A few years ago I had just opened our pool up for the season and I didn't get the ladder set-up yet. One of the squirrels that lives in our trees drowned in the pool. I thought about that poor animal swimming and swimming till he couldn't swim any longer and finally drowning. I felt like crap about that. I just can't bring myself to do that to the lil **** assed mice. Killing them instantly is a different story.
What's your point? Just because you are too wussy to use the bike you want to deny its use to a few adorable, furry little critters (easy boys!)? You are a hard- hearted man Conrad!
Brian
I love you Conrad!
I think you are talking about cousin Ralphy. There is more to that story than you might know- the other squirrels were teasing Ralphy by telling him they did not believe he could swim. Just then, there was this old guy taking the cover off a pool under the tree they were nesting in. You know how it turned out.....
Kirby
I can believe that story! Oh the looks that I got from the remaining squirrels...

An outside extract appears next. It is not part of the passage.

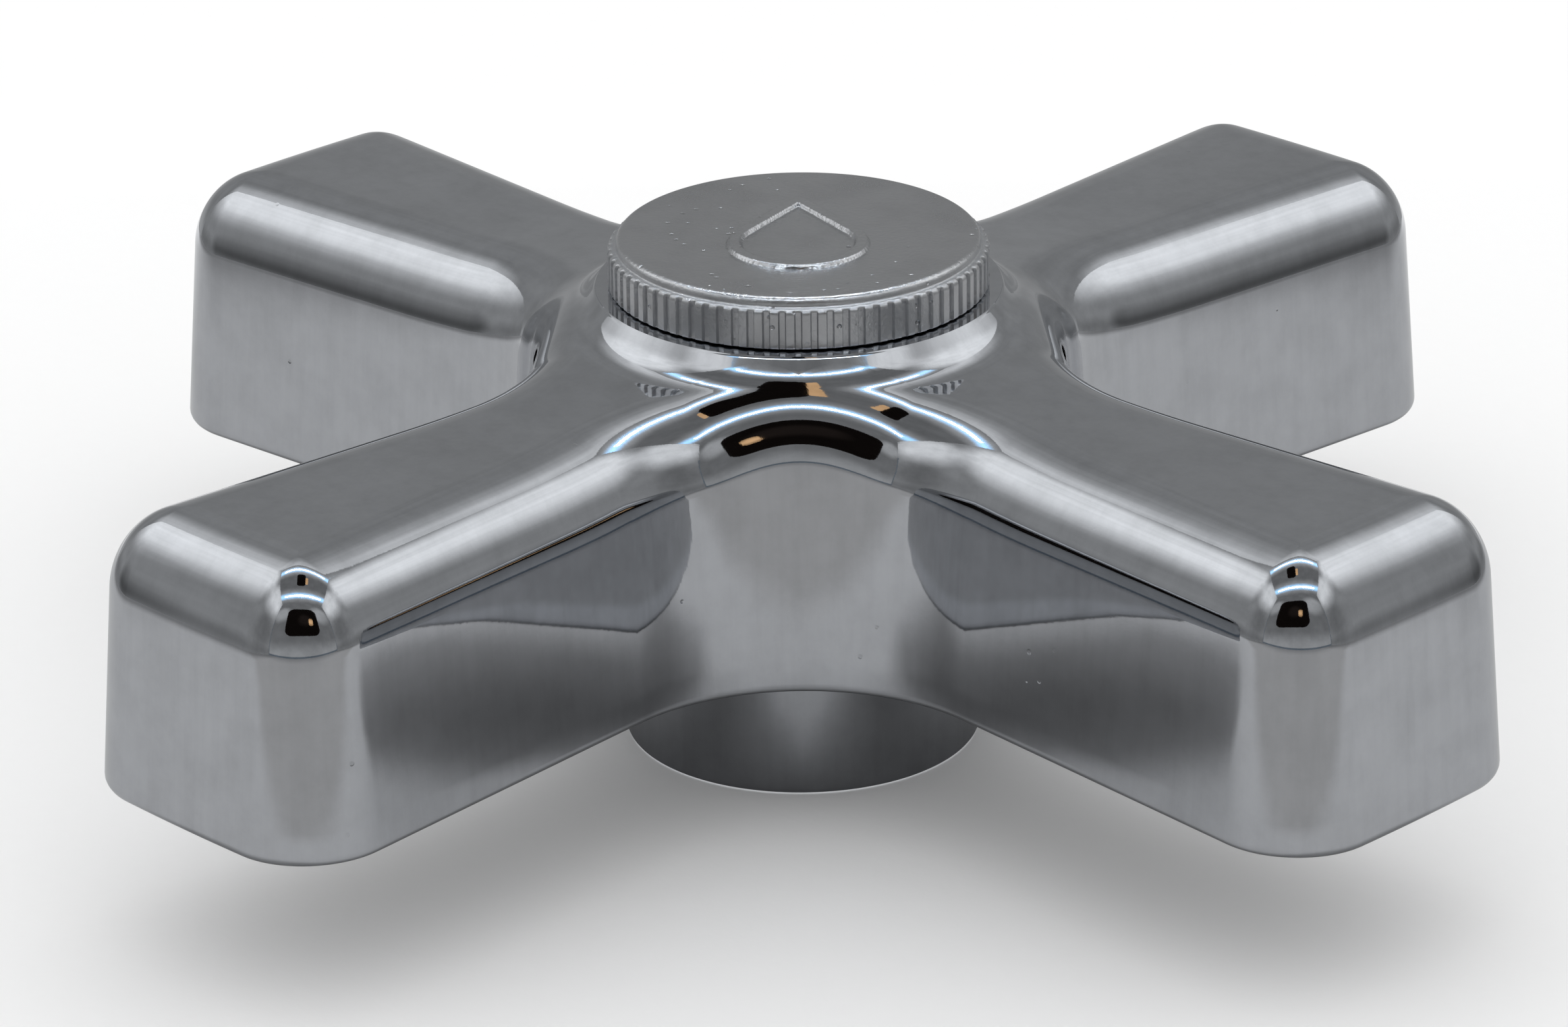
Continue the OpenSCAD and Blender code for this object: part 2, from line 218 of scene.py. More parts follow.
# Steps along half an arm's plan: tip face, tip corner, side, and the two parts of the web. The web's second
# part starts at WEB_COL. LAST_COL is in the middle of the web.
N_END, N_CORNER, N_SIDE, N_WEB1, N_WEB2 = 10, 26, 26, 10, 44
WEB_COL = N_END + N_CORNER + N_SIDE + N_WEB1
LAST_COL = WEB_COL + N_WEB2
# Steps up the edge profile and across the top.
N_LOW, N_WALL, N_TOP, N_RING, N_CHORD = 6, 8, 30, 36, 30
# Least corner radius an inset may leave, and width of the blend at the seat's edge.
LEAST_R = 0.04
SEAT_EDGE = 0.12
# Angles at which the rounding is tried against the top: first, last, in degrees, and how many.
ROLL_ANGLES = (4, 98, 190)
BORE_STEPS = 288
# Rounding where the skirt meets the arms, rounding of the skirt's edges, and chamfer of the holes' edges.
FOOT_R = 0.6
EDGE_R = 0.3
CHAMFER = 0.12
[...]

Most of them are harmless..... but watch out for Aunt Edna! She gots rabies and she goes right for the nuts! Who am I kidding- we all go right for the nuts. Even faster if they are in a burl bowl. And not just any kind of burl but real, amboyna burl bowls.
Kirby
Burl.........ahhhhhhhhh.
Just came back with 4 more instruments of destruction and death for any mouse brave enough to venture into my garage. The only way I'll spare them is if they install my Canyon Cages for me. Other than that, they're mice toast.
Jim- you cannot successfully rid your garage of mice using a toaster. Those toasters, or 'instruments of destruction' as you call them simply won't work. Even if you get the mouse into a toaster slot, they just won't stay still long enough for you to actually toast them.
Why not just use mouse traps like the rest of us? Sheesh!